Em relação ao regime de bens, aplica-se a união estável as regras de comunhão parcial de bens. Entretanto, o CC/02 tratou de forma diversa a sucessão do companheiro da sucessão do cônjuge. A sucessão do companheiro está prevista no artigo 1.790.

Porém, no julgamento dos REs 646721 e 878694, o STF decidiu que não existe elemento de discriminação que justifique o tratamento diferenciado entre cônjuge e companheiro estabelecido pelo CC, estendendo esses efeitos independentemente de orientação sexual. Segundo a decisão, quando o CC desigualou o casamento e as uniões estáveis, promoveu um retrocesso e promoveu uma hierarquização entre as famílias que a CF não admite. O artigo 1.790 do CC pode ser considerado inconstitucional porque viola princípios como igualdade, dignidade da pessoa humana, proporcionalidade e a vedação ao retrocesso. Para fim de repercussão geral, foi aprovada a seguinte tese:

No sistema constitucional vigente é inconstitucional a diferenciação de regime sucessório entre cônjuges e companheiros, devendo ser aplicado em ambos os casos o regime estabelecido no artigo 1.829 do Código Civil.

Dessa forma, mesmo no caso de união estável, para fins de sucessão, a regra será a prevista no artigo 1.829 do C.C.

Em relação aos bens adquiridos na constância da união estável (casa e veículo) ela será meeira e não irá concorrer com os descendentes. A meação do de cujus não faz parte do acervo hereditário do cônjuge supérstite.

O terreno adquirido antes da união estável era bem particular de Ricardo.
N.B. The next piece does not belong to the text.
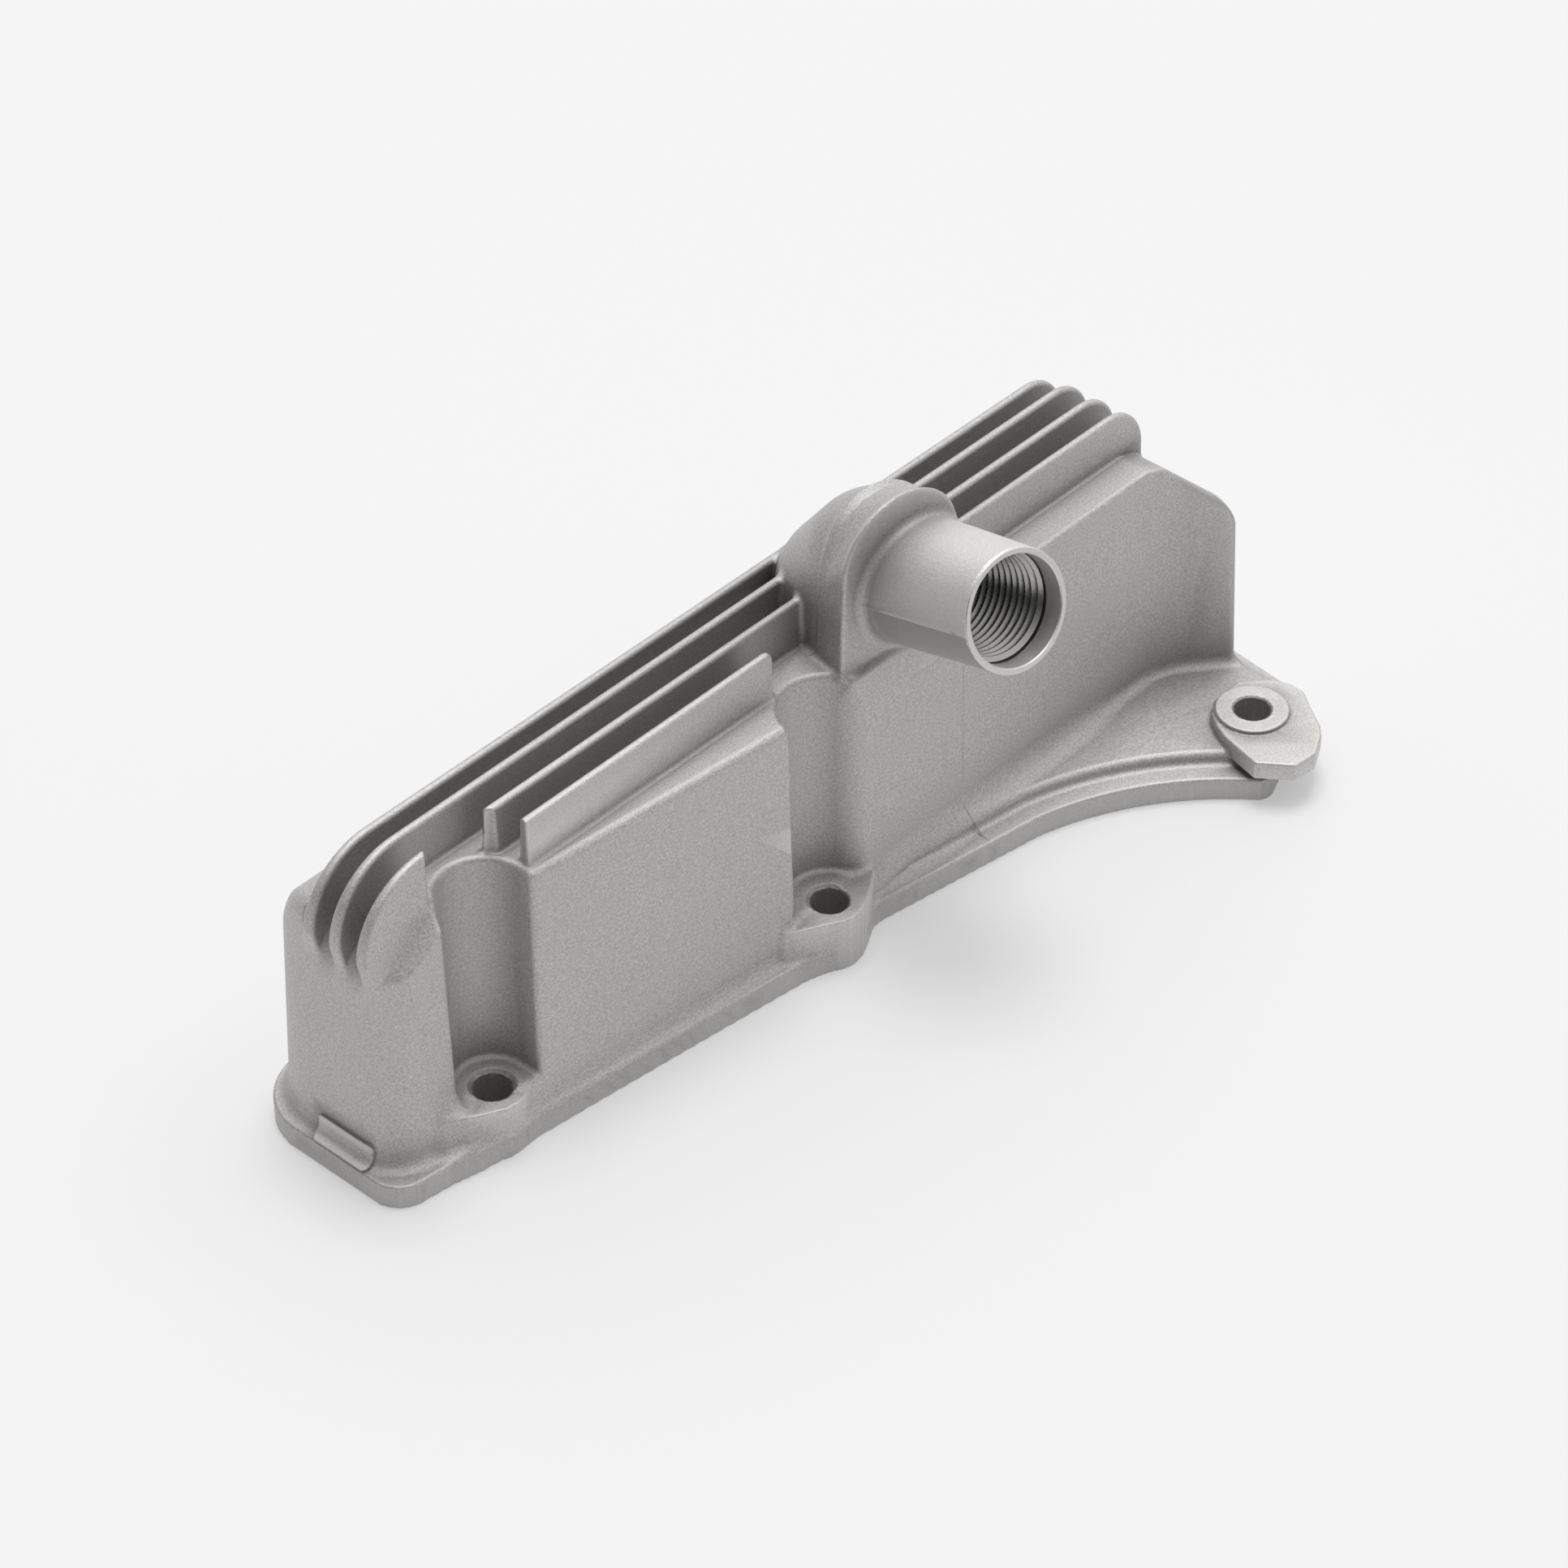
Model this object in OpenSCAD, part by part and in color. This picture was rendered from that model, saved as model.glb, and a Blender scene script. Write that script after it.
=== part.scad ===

Após o falecimento do companheiro, Viviane terá direito a herança sobre o terreno, concorrendo com os descendentes. O quinhão hereditário será repartido entre eles, sendo garantido a Viviane, quota não inferior à quarta parte do bem, conforme previsto no artigo 1.832 do C.C.

Art. 1.832. Em concorrência com os descendentes (art. 1.829, inciso I) caberá ao cônjuge quinhão igual ao dos que sucederem por cabeça, não podendo a sua quota ser inferior à quarta parte da herança, se for ascendente dos herdeiros com que concorrer.